Perhaps the Chinese government would have liked to subsidize and invest more if it had additional attractive options available, but those options did not seem to exist. The exodus of foreign capital probably made things worse, since interest by sophisticated foreign investors can help provide persuasive evidence to not always especially sophisticated Chinese government bureaucrats that a given Chinese company has real merit and is not merely a scam.
Government investment is not the only data that we’re interested in to answer this question, and in a future post, I’ll share some additional interesting data on the change in China’s chip sales, chip production capacity, and the rate of technological progress of China’s leading chipmakers.
So let’s return to the question from the former senior U.S. policymaker:
“How much do you think semiconductor export controls contributed to China’s push for self-sufficiency? It can’t be zero, right?”
Actually, it might be zero, at least in terms of government investment in the semiconductor industry.

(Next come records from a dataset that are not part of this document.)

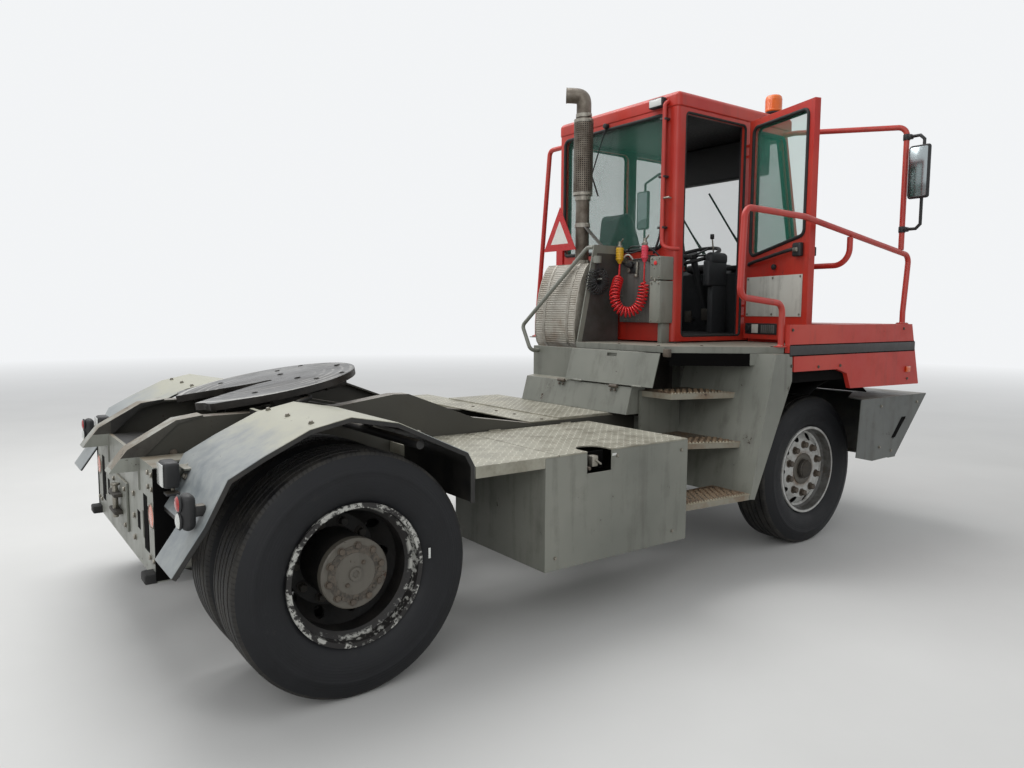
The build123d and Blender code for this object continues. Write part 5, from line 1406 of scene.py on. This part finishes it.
# %% Dress the decks, the flap and the box
(xa, ya), (xb, yb) = (0.352, -0.772), (0.929, -1.212)
# The near-black sheets under the deck's edge are painted shade in the recess; the grey one between them is sheet.
for share0, share1, low, high, finish, off in ((0.04, 0.72, 1.256, 1.333, shade_and_soot, 0.004),
                                               (0.72, 0.985, 1.262, 1.3345, grey_coat, 0.006),
                                               (0.0, 0.04, 1.29, 1.334, shade_and_soot, 0.004)):
    side_way = Vector((yb - ya, xa - xb)).normalized() * off
    ends = [(xa + (xb - xa) * t + side_way.x, ya + (yb - ya) * t + side_way.y) for t in (share0, share1)]
    sheet = slab([(ends[0][0], low), (ends[1][0], low), (ends[1][0] - 0.002, high), (ends[0][0], high)], 0, 0.003,
                 finish)
    for vertex in sheet.data.vertices:
        t = (vertex.co.x - ends[0][0]) / (ends[1][0] - ends[0][0])
        vertex.co.y += ends[0][1] + (ends[1][1] - ends[0][1]) * t
block((0.33, -0.82, 1.31), (0.36, -0.775, 1.36), rusty_nut, 0.004)
for y0 in (-0.474, 0.047):
    bar((0.245, y0 + 0.004, 1.109), (0.245, y0 + 0.075, 1.109), 0.011, rusty_nut)
    bolts([(0.243, y0 + 0.02, 1.085), (0.243, y0 + 0.06, 1.085)], (-1, 0, 0.3), 0.007, rusty_nut)
bolts([(0.372, y, 1.3755) for y in (-0.7, -0.35, 0.0)] + [(x, y, 1.3755)
                                                          for x, y in ((0.6, -0.85), (0.9, -1.15), (1.2, -1.15),
                                                                       (1.5, -1.15), (1.5, -0.55), (0.75, -0.5))],
      (0, 0, 1), 0.009, rusty_nut, 0.3)
for x in (-0.3, 0.0, 0.02):
    bolts([(x, s * y, 0.9285) for s in (-1, 1) for y in (0.1, 0.38)], (0, 0, 1), 0.009, rusty_nut, 0.3)
for s in (-1, 1):
    bolts([(0.7 + 0.3 * i, s * 0.4305, z) for i in range(6) for z in (0.7, 0.85)], (0, s, 0), 0.012, rusty_nut)
    bolts([(-1.2 + 0.22 * i, s * 0.4305, 0.72 + 0.05 * (i % 2)) for i in range(5)], (0, s, 0), 0.012, rusty_nut)
    bolts([(-2.42 + 0.12 * i, s * 0.4385, 0.95) for i in range(3)], (0, s, 0), 0.012, rusty_nut)
for at, foot in (((0.924, -1.195), 1.3753), ((0.879, 1.175), 1.3753), ((2.379, -1.195), 1.5123)):
    turned([(0, 0), (0.042, 0), (0.042, 0.006), (0.024, 0.008), (0.02, 0.014)], (*at, foot), (0, 0, 1), rail_coat, 28)
    bolts([(at[0] + 0.032 * math.cos(a), at[1] + 0.032 * math.sin(a), foot + 0.006)
           for a in (0.8, 2.37, 3.94, 5.5)], (0, 0, 1), 0.005)
fitted("deck_fittings", "chassis")
# The near-black plate is painted shade inside the box's notch.
block((-0.695, -1.19, 0.795), (-0.545, -1.186, 0.885), shade_and_soot, 0.0)
block((-0.655, -1.235, 0.815), (-0.615, -1.19, 0.87), zinc, 0.006)
bar((-0.635, -1.236, 0.85), (-0.6, -1.238, 0.825), 0.006, zinc)
bar((-0.675, -1.24, 0.81), (-0.675, -1.2, 0.81), 0.009, rusty_nut)
bolts([(x, -1.2505, z) for x, z in ((-0.08, 0.4), (-0.9, 0.4), (-0.02, 0.84), (-0.5, 0.86))], (0, -1, 0), 0.008)
block((-0.535, -1.2515, 0.862), (-0.505, -1.25, 0.874), white_lens, 0.0004)
bar((-0.62, 1.05, 0.9), (-0.62, 1.05, 0.935), 0.055, moulding, 0.01, 32)
bar((-0.62, 1.05, 0.93), (-0.62, 1.05, 0.95), 0.035, zinc, 0.004, 24)
for x in (-0.8, -0.35):
    block((x - 0.025, 0.47, 0.397), (x + 0.025, 1.2425, 0.4005), bright_edge, 0.001)
    block((x - 0.025, 1.2395, 0.44), (x + 0.025, 1.2435, 0.86), bright_edge, 0.001)
    bolts([(x, 1.2435, 0.46), (x, 1.2435, 0.84)], (0, 1, 0), 0.009)
fitted("box_lock_and_tank_straps", "chassis")

# %% [markdown]
# ## Underneath
# Leaf springs are held to the axles by U-bolts and clamp plates. Turned brake chambers sit on both axles, two air
# tanks hang between the rails, and hoses and pipes run along the frame. The engine gets its ribs, sump bolts,
# filter, belts and manifold, so that nothing there is a bare block.

# %% Springs, brakes, tanks and lines
for s in (-1, 1):
    for x in (front_x - 0.06, front_x + 0.06):
        pipe([(x, s * 0.35, 0.4), (x, s * 0.35, 0.64), (x, s * 0.355, 0.655), (x, s * 0.415, 0.655),
              (x, s * 0.42, 0.64), (x, s * 0.42, 0.4)], 0.009, rusty_nut)
        bolts([(x, s * y, 0.398) for y in (0.35, 0.42)], (0, 0, -1), 0.013, rusty_nut)
    plank(front_x - 0.09, front_x + 0.09, s * 0.385, 0.055, 0.412, 0.428, cast_iron)
    for axle_x, y, z in ((front_x - 0.14, 0.5, 0.56), (rear_x + 0.17, 0.42, 0.6)):
        way = Vector((-0.25 if axle_x > 0 else 1.0, 0, 0.15)).normalized()
        turned([(0, 0), (0.05, 0), (0.072, 0.02), (0.076, 0.05), (0.082, 0.052), (0.082, 0.062), (0.076, 0.064),
                (0.07, 0.1), (0.045, 0.115), (0, 0.116)], (axle_x, s * y, z), way, cast_iron, 32)
        bar(Vector((axle_x, s * y, z)) - way * 0.06, (axle_x, s * y, z), 0.012, zinc)
        hose([(axle_x, s * y, z + 0.08), (axle_x, s * (y - 0.05), z + 0.16), (axle_x - 0.1, s * 0.33, z + 0.16),
              (axle_x - 0.3, s * 0.325, z + 0.2)], 0.009, cable_black)
for y in (-0.2, 0.2):
    turned([(0, 0), (0.06, 0.004), (0.095, 0.025), (0.1, 0.05), (0.1, 0.35), (0.095, 0.375), (0.06, 0.396),
            (0, 0.4)], (0.62, y, 0.5), (1, 0, 0), black_coat, 36)
    for x in (0.7, 0.94):
        collar(0.1005, 0.104, -0.015, 0.015, (x, y, 0.5), (1, 0, 0), zinc, 36)
        bar((x, y, 0.6), (x, y, 0.645), 0.01, zinc)
    bar((0.82, y, 0.4), (0.82, y, 0.385), 0.012, zinc)
for i, (y, z) in enumerate(((-0.336, 0.86), (-0.336, 0.835), (-0.336, 0.8), (0.336, 0.86), (0.336, 0.83))):
    hose([(-1.55, y, z), (-0.9, y, z - 0.01), (-0.2, y, z + 0.004), (0.5, y, z - 0.008), (1.1, y, z)],
         0.009 - 0.001 * (i % 3), cable_black)
for x in (-1.3, -0.7, -0.1, 0.5):
    for s in (-1, 1):
        block((x - 0.012, s * 0.334 - 0.014, 0.79), (x + 0.012, s * 0.334 + 0.004 * s, 0.875), zinc, 0.003)
fitted("springs_brakes_and_lines", "chassis")

# %% Dress the engine and the axle's middle
for s in (-1, 1):
    for i in range(9):
        block((-0.5 + 0.11 * i, s * 0.302 - 0.008, 0.74), (-0.482 + 0.11 * i, s * 0.302 + 0.008, 1.1), cast_iron,
              0.003)
    hose([(-0.5, s * 0.33, 1.14), (0.3, s * 0.33, 1.14), (0.38, s * 0.3, 1.1)], 0.032, cast_iron)
    bar((-0.2, s * 0.34, 0.66), (-0.2, s * 0.34, 0.84), 0.045, yellow_plastic if s < 0 else black_coat, 0.01)
for i in range(8):
    bar((-0.45 + 0.11 * i, 0.31, 1.18), (-0.45 + 0.11 * i, 0.2, 1.22), 0.012, zinc)
hose([(0.3, -0.2, 1.2), (0.42, -0.24, 1.22), (0.5, -0.25, 1.1), (0.52, -0.2, 0.95)], 0.03, seal_rubber)
for y, z in ((0, 0.85), (0.18, 1.0)):
    turned([(0, 0), (0.09, 0), (0.09, 0.006), (0.082, 0.01), (0.082, 0.022), (0.09, 0.026), (0.09, 0.032),
            (0.03, 0.034), (0, 0.034)], (0.36, y, z), (1, 0, 0), cast_iron, 32)
fitted("engine_dressing", "chassis", x=front_x)
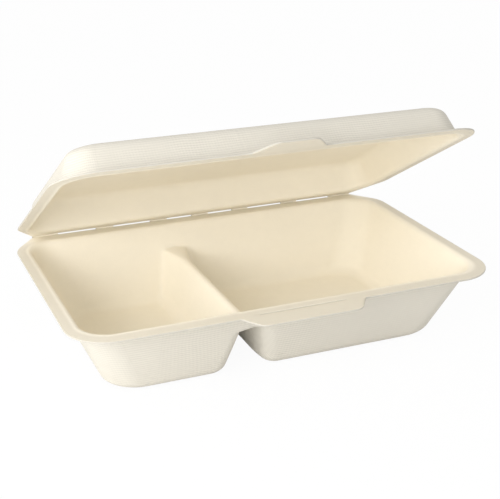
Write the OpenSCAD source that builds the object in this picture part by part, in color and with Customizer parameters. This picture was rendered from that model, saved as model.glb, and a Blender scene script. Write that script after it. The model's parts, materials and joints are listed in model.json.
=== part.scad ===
// Two-compartment meal box moulded from sugarcane pulp: a tray and a lid, joined
// along the back by a perforated fold. Millimetres, +Z up, the front towards -Y.
// The origin is on the surface that the tray stands on, at the middle of the tray.

/* [Box] */
// Length of the tray across both compartments, over the flange
box_l = 250; // [230:1:280]
// Depth of the tray from the fold to the front edge of the flange
box_d = 162; // [145:1:185]
// Height of the tray from its foot to the top of the flange
tray_h = 45.5; // [40:0.5:54]
// Thickness of the moulded pulp
pulp = 0.9; // [0.7:0.05:1.2]
// Angle at which the tray's walls lean out from upright
lean = 21.5; // [16:0.5:24]

/* [Flange] */
// Width of the flat flange along the front and the back
flange_w = 8; // [6:0.5:11]
// Width of the flat flange at the two ends
flange_end_w = 6; // [5:0.5:9]
// Radius of the flange's corners, seen from above
flange_corner_r = 24; // [20:1:30]
// Radius of the lip where the flange turns down into a wall
lip_r = 3; // [2:0.25:4]
// Length that the tray's back corners lose along the ends of the box
tray_cut = 19; // [14:1:26]
// Radius that eases the cut on the tray
tray_cut_r = 20; // [8:1:24]
// Distance from each end of the box to the end of the fold
fold_in = 14; // [11:1:18]

/* [Compartments] */
// Radius between the floor and the walls, inside
foot_r = 8; // [6:0.5:10]
// Radius of the tray's upright corners at the floor
floor_corner_r = 18; // [12:1:20]
// Distance of the divider from the middle of the tray, towards the small compartment
divider_x = 23; // [15:0.5:32]
// Height of the divider's crest above the foot
divider_h = 31; // [26:0.5:34]
// Radius over the divider's crest, inside
crest_r = 3; // [2.5:0.25:4]
// Angle at which the divider's flanks lean from upright
divider_lean = 18; // [14:0.5:22]
// Extra half width of the divider where it meets the front and back walls
flare_w = 6; // [3:0.5:9]
// Length over which the divider widens towards those walls
flare_l = 30; // [28:1:34]
// Radius of the upright corners between the divider and those walls
pocket_r = 5; // [4:0.5:8]

/* [Lid] */
// Height that the lid rises above its own flange
lid_h = 19.5; // [16:0.5:26]
// Angle at which the lid's walls lean out from upright
lid_lean = 17; // [12:0.5:22]
// Radius between the lid's top and its walls, inside
lid_edge_r = 7; // [5:0.5:9]
// Radius of the lid's upright corners at its top
lid_corner_r = 12; // [9:0.5:15]
// Distance by which each end of the lid stands inside the end of the tray
lid_inset = 0.75; // [0:0.25:2]
// Length that the lid's back corners lose along the ends of the box
lid_cut = 30; // [20:1:36]
// Radius that eases the cut on the lid
lid_cut_r = 8; // [4:1:14]
// Angle at which the lid stands open when the box is at rest
lid_open = 30; // [0:1:150]

/* [Tabs] */
// Length that the tray's tab stands out from the front edge
tab_l = 12; // [8:0.5:16]
// Width of the tray's tab at its root
tab_root_w = 73; // [60:1:90]
// Width of the tray's tab at its tip
tab_tip_w = 57; // [40:1:58]
// Radius of the tray tab's corners
tab_r = 3; // [1:0.5:4]
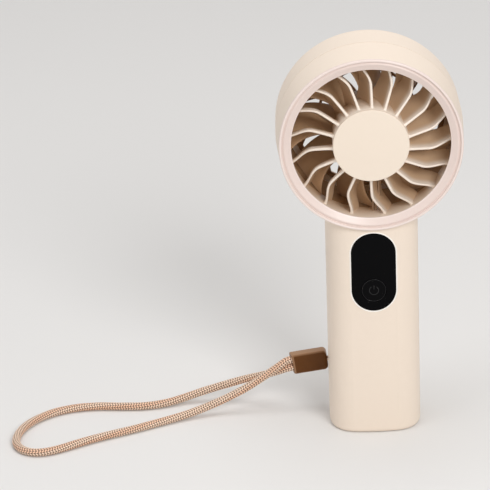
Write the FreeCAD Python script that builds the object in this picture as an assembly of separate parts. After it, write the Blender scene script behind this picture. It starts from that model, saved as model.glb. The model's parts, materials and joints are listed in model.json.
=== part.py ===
"""Handheld battery fan: ducted axial head, flat-faced handle, wrist strap.

Millimetres. +Z is up and the fan blows towards -Y. The origin is on the surface that the
handle stands on, under the middle of the head. The head's axis runs along Y at axis_height.
"""
import FreeCAD, Part
import math
import os
from FreeCAD import Rotation, Vector

# ---- Driving dimensions -------------------------------------------------------------------

# Whole fan
axis_height = 145.0          # base to the head's axis
head_radius = 42.5           # widest part of the barrel
head_depth = 42.6            # front lip to rear dome
parting_y = -2.0             # plane where the two shells meet
fit_gap = 0.05               # between pieces that seat in each other
running_gap = 0.02           # between the shaft and its bearings, radial

# Shells
wall = 2.0
front_taper = 1.1            # loss of radius from the parting plane to the front
rear_draft = 0.5             # loss of radius from the parting plane to the rear
rear_round = 5.5
front_flange = 1.8           # barrel's front wall
rear_flange = 2.0            # barrel's rear wall
lip_height = 1.2             # tongue of the front shell inside the rear one
base_round = 2.0
base_wall = 2.0
seam_width = 0.3             # shadow groove between the shells
seam_depth = 0.25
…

Of course, the Chinese government has other tools to achieve its goals besides subsidies—facilitated smuggling, state-backed industrial espionage, coercion of international firms, stockpiling of manufacturing equipment, etc.
And the Chinese government is not the only relevant actor: the Chinese memory chipmaker YMTC launched a very large and well-resourced de-Americanization campaign in 2019 that was clearly a response to U.S. export controls on ZTE and Huawei and the fear that YMTC would be next.
But for Chinese government investing and subsidies specifically, export controls do not seem to have moved the needle. Made in China 2025 had already directed the government to do everything in terms of investing and subsidizing that it could. By 2022, that had been true for nearly a decade.